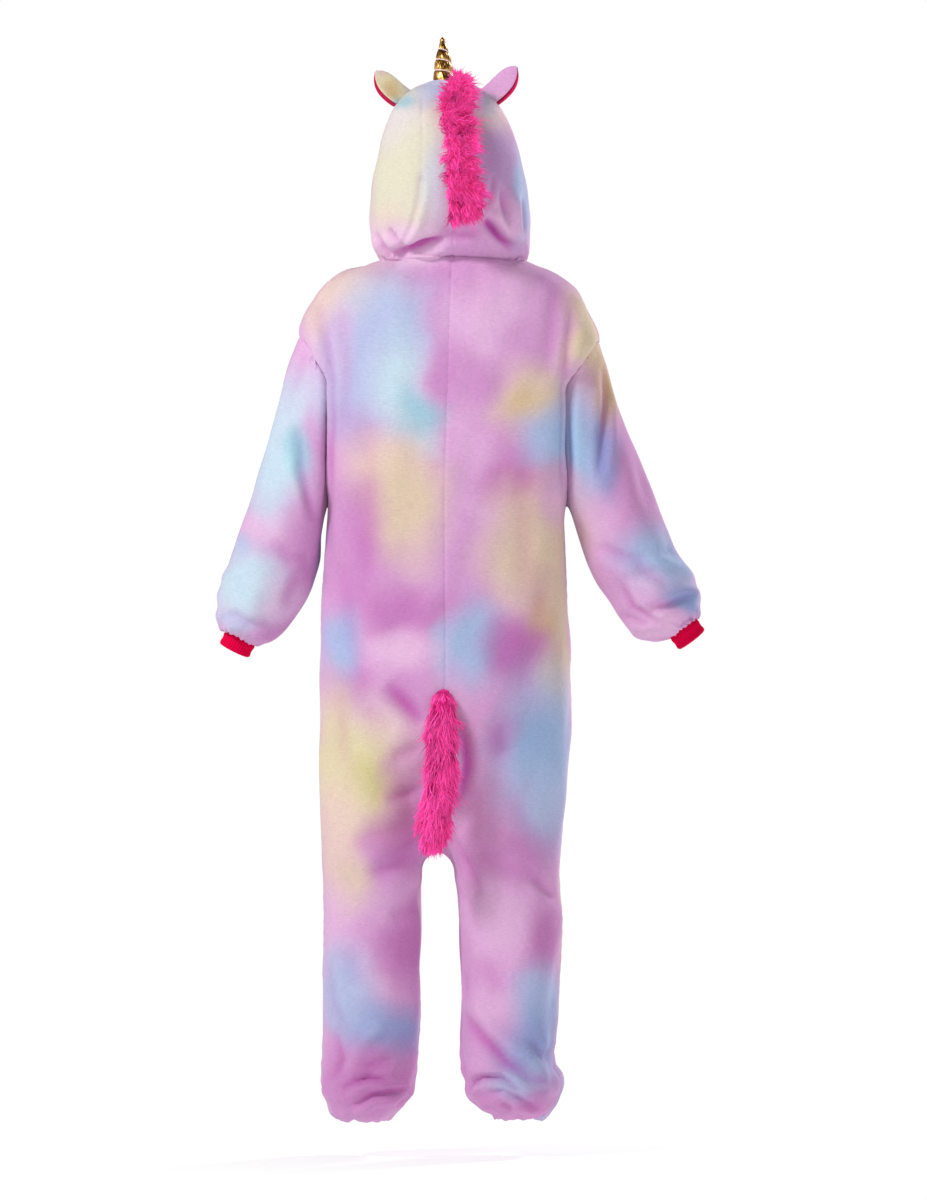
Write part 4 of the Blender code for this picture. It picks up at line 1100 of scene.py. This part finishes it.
def ear_sheets(side, front):
    """A domed leaf of an ear and its flat inner side, with a rolled edge: the CAD's leaf, but slimmer."""
    low, high = (np.array(foot, float) for foot in EAR_FEET[side])
    tip = np.array(EAR_TIPS[side], float)
    root = (low + high) / 2
    width = np.linalg.norm(high - low) / 2
    along = tip - root
    across = (high - low) / np.linalg.norm(high - low)
    out = np.cross(across, along / np.linalg.norm(along))
    out *= np.sign(out[1])
    rows, columns = 34, 27
    flat, domed_side = np.zeros((rows, columns, 3)), np.zeros((rows, columns, 3))
    puff, split = (-EAR_PUFF, -0.15) if front else (EAR_PUFF, 0.15)
    for r in range(rows):
        s = r / (rows - 1)
        half = max(width * (1 - s**4) ** 0.8 * (1 + 0.12 * s), 2.0)
        for c in range(columns):
            t = math.sin((-1 + 2 * c / (columns - 1)) * math.pi / 2)
            bulge = 1.0 if t > 0 else EAR_BELLY + (EAR_RIM if front else 0)
            point = root + along * s + across * (half * t * bulge + EAR_HOLLOW * s * (s - 1))
            point = point + np.array([0, EAR_ROLL * max(-t, 0) ** 2 * (1 - s), 0])
            if r == 0:
                point = landed(point + along * 0.6, -along, 1.2)
            dome = puff * math.sqrt(max(1 - t * t, 0)) ** 0.8 * (1 - 0.8 * s)
            dome *= 1 + 0.05 * math.sin(9 * s + 5 * t)
            flat[r, c] = point + out * split
            domed_side[r, c] = point + out * (split * 2 + dome)
    return domed_side, flat


for side, word in ((1, "left"), (-1, "right")):
    for front, face in ((False, "back"), (True, "front")):
        grids = ear_sheets(side, front)
        way = np.zeros_like(grids[0])
        way[..., 1] = -1 if front else 1
        colours = None if front else dyed_with_painted_crease_shade(grids[0], way, np.zeros(way.shape[:2]))
        slot = "ear_lining" if front else "fleece"
        made = piece(f"ear_{word}_{face}_cloth", grids, False, LINING if front else FLEECE, slot, colours)
        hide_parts(f"ear_{word}_{face}")

# ---------------------------------------------------------------- cuffs

CUFF_RIBS = 36
RIB_DEPTH = 0.45
CUFF_RED = np.array([0.80, 0.001, 0.06])
RIB = rib_material()


def cuff_grid(side):
    middle, way = np.array(CUFFS[side][0], float), Vector(CUFFS[side][1]).normalized()
    across = way.cross(Vector((0, 1, 0))).normalized()
    deep = way.cross(across)
    angles = np.linspace(0, 2 * math.pi, CUFF_RIBS * 8, endpoint=False)
    spokes = np.outer(np.cos(angles), across) + np.outer(np.sin(angles), deep)
    rib = np.cos(CUFF_RIBS * angles)
    rim = CUFF_SHOWS - np.array([1.2, 0.5, 0])
    stops = np.concatenate([np.linspace(-CUFF_INSIDE, CUFF_SHOWS - 2, 20), rim])
    outer, inner = [], []
    for stop in stops:
        rounding = 1.0 * ease((stop - CUFF_SHOWS + 2) / 2)
        slack = 0.5 * math.sin(stop * 0.5) + 0.35 * np.sin(2 * angles + stop * 0.2)
        base = middle + np.array(way) * stop
        outer.append(base + spokes * (CUFF_RADIUS - 0.3 + RIB_DEPTH * rib - rounding + slack)[:, None])
        inner.append(base + spokes * (CUFF_RADIUS - WALL + RIB_DEPTH * rib + rounding * 0.6 + slack)[:, None])
    # painted shade: the colour is darker in the rib's valleys than on its crests
    shade = 0.72 + 0.28 * (rib + 1) / 2
    colours = np.ones((len(stops), 1, 1)) * shade[None, :, None] * CUFF_RED
    return (np.array(outer), np.array(inner)), colours


for side, word in ((1, "left"), (-1, "right")):
    grids, colours = cuff_grid(side)
    made = piece(f"cuff_{word}_rib", grids, True, RIB, "rib", colours)
    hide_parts(f"cuff_{word}")

# ---------------------------------------------------------------- horn

WINDING_PITCH = 15.5
WINDING_PINCH = 0.9
THREAD_RADIUS = 0.7
THREAD = plain_material("thread", (0.90, 0.76, 0.70), 0.6, grain=2500)


def horn_frame():
    tip = np.array(HORN_TIP)
    foot = landed((*HORN_BASE, 400.0), (0, 0, -1), 0)
    way = Vector(foot - tip).normalized()
    across = np.array(way.orthogonal().normalized())
    return tip, foot, across, np.cross(np.array(way), across)


def horn_radius(height, angle, length):
    """The stuffed cone's radius, pinched where the thread winds round it."""
    share = np.clip(height / length, 0, 1)
    knots = np.linspace(0, 1, len(HORN_RADII))
    plain = np.interp(np.clip((share - 0.06) / 0.94, 0, 1), knots, HORN_RADII)
    turn = height / WINDING_PITCH - angle / (2 * math.pi)
    away = (turn - np.round(turn)) * WINDING_PITCH
    near = np.exp(-((away / 2.6) ** 2))
    fade = ease((1 - share) * 8)
    bulge = 0.4 * (1 - near) * (1 - share)
    creases = 0.28 * np.sin(13 * angle + 2.1 * np.sin(height / 5)) + 0.2 * np.sin(23 * angle - height / 3)
    pinch = WINDING_PINCH * near * fade * np.clip(plain / 8, 0.3, 1)
    return plain + bulge - pinch + creases * np.clip(plain / 12, 0, 1)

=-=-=

• Exercise directions
Output all of the data again, exactly.

• Response
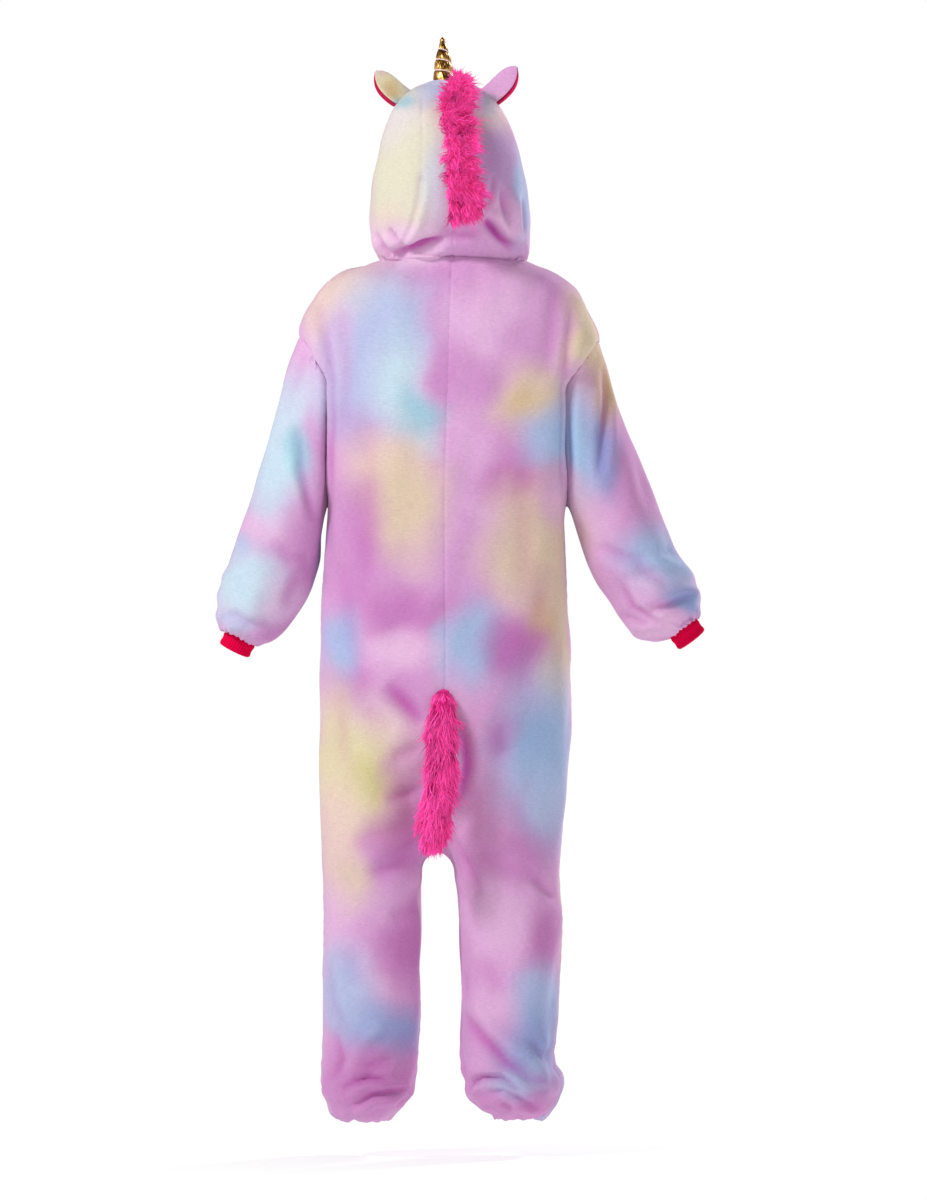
Write part 4 of the Blender code for this picture. It picks up at line 1100 of scene.py. This part finishes it.
def ear_sheets(side, front):
    """A domed leaf of an ear and its flat inner side, with a rolled edge: the CAD's leaf, but slimmer."""
    low, high = (np.array(foot, float) for foot in EAR_FEET[side])
    tip = np.array(EAR_TIPS[side], float)
    root = (low + high) / 2
    width = np.linalg.norm(high - low) / 2
    along = tip - root
    across = (high - low) / np.linalg.norm(high - low)
    out = np.cross(across, along / np.linalg.norm(along))
    out *= np.sign(out[1])
    rows, columns = 34, 27
    flat, domed_side = np.zeros((rows, columns, 3)), np.zeros((rows, columns, 3))
    puff, split = (-EAR_PUFF, -0.15) if front else (EAR_PUFF, 0.15)
    for r in range(rows):
        s = r / (rows - 1)
        half = max(width * (1 - s**4) ** 0.8 * (1 + 0.12 * s), 2.0)
        for c in range(columns):
            t = math.sin((-1 + 2 * c / (columns - 1)) * math.pi / 2)
            bulge = 1.0 if t > 0 else EAR_BELLY + (EAR_RIM if front else 0)
            point = root + along * s + across * (half * t * bulge + EAR_HOLLOW * s * (s - 1))
            point = point + np.array([0, EAR_ROLL * max(-t, 0) ** 2 * (1 - s), 0])
            if r == 0:
                point = landed(point + along * 0.6, -along, 1.2)
            dome = puff * math.sqrt(max(1 - t * t, 0)) ** 0.8 * (1 - 0.8 * s)
            dome *= 1 + 0.05 * math.sin(9 * s + 5 * t)
            flat[r, c] = point + out * split
            domed_side[r, c] = point + out * (split * 2 + dome)
    return domed_side, flat


for side, word in ((1, "left"), (-1, "right")):
    for front, face in ((False, "back"), (True, "front")):
        grids = ear_sheets(side, front)
        way = np.zeros_like(grids[0])
        way[..., 1] = -1 if front else 1
        colours = None if front else dyed_with_painted_crease_shade(grids[0], way, np.zeros(way.shape[:2]))
        slot = "ear_lining" if front else "fleece"
        made = piece(f"ear_{word}_{face}_cloth", grids, False, LINING if front else FLEECE, slot, colours)
        hide_parts(f"ear_{word}_{face}")

# ---------------------------------------------------------------- cuffs

CUFF_RIBS = 36
RIB_DEPTH = 0.45
CUFF_RED = np.array([0.80, 0.001, 0.06])
RIB = rib_material()


def cuff_grid(side):
    middle, way = np.array(CUFFS[side][0], float), Vector(CUFFS[side][1]).normalized()
    across = way.cross(Vector((0, 1, 0))).normalized()
    deep = way.cross(across)
    angles = np.linspace(0, 2 * math.pi, CUFF_RIBS * 8, endpoint=False)
    spokes = np.outer(np.cos(angles), across) + np.outer(np.sin(angles), deep)
    rib = np.cos(CUFF_RIBS * angles)
    rim = CUFF_SHOWS - np.array([1.2, 0.5, 0])
    stops = np.concatenate([np.linspace(-CUFF_INSIDE, CUFF_SHOWS - 2, 20), rim])
    outer, inner = [], []
    for stop in stops:
        rounding = 1.0 * ease((stop - CUFF_SHOWS + 2) / 2)
        slack = 0.5 * math.sin(stop * 0.5) + 0.35 * np.sin(2 * angles + stop * 0.2)
        base = middle + np.array(way) * stop
        outer.append(base + spokes * (CUFF_RADIUS - 0.3 + RIB_DEPTH * rib - rounding + slack)[:, None])
        inner.append(base + spokes * (CUFF_RADIUS - WALL + RIB_DEPTH * rib + rounding * 0.6 + slack)[:, None])
    # painted shade: the colour is darker in the rib's valleys than on its crests
    shade = 0.72 + 0.28 * (rib + 1) / 2
    colours = np.ones((len(stops), 1, 1)) * shade[None, :, None] * CUFF_RED
    return (np.array(outer), np.array(inner)), colours


for side, word in ((1, "left"), (-1, "right")):
    grids, colours = cuff_grid(side)
    made = piece(f"cuff_{word}_rib", grids, True, RIB, "rib", colours)
    hide_parts(f"cuff_{word}")

# ---------------------------------------------------------------- horn

WINDING_PITCH = 15.5
WINDING_PINCH = 0.9
THREAD_RADIUS = 0.7
THREAD = plain_material("thread", (0.90, 0.76, 0.70), 0.6, grain=2500)


def horn_frame():
    tip = np.array(HORN_TIP)
    foot = landed((*HORN_BASE, 400.0), (0, 0, -1), 0)
    way = Vector(foot - tip).normalized()
    across = np.array(way.orthogonal().normalized())
    return tip, foot, across, np.cross(np.array(way), across)


def horn_radius(height, angle, length):
    """The stuffed cone's radius, pinched where the thread winds round it."""
    share = np.clip(height / length, 0, 1)
    knots = np.linspace(0, 1, len(HORN_RADII))
    plain = np.interp(np.clip((share - 0.06) / 0.94, 0, 1), knots, HORN_RADII)
    turn = height / WINDING_PITCH - angle / (2 * math.pi)
    away = (turn - np.round(turn)) * WINDING_PITCH
    near = np.exp(-((away / 2.6) ** 2))
    fade = ease((1 - share) * 8)
    bulge = 0.4 * (1 - near) * (1 - share)
    creases = 0.28 * np.sin(13 * angle + 2.1 * np.sin(height / 5)) + 0.2 * np.sin(23 * angle - height / 3)
    pinch = WINDING_PINCH * near * fade * np.clip(plain / 8, 0.3, 1)
    return plain + bulge - pinch + creases * np.clip(plain / 12, 0, 1)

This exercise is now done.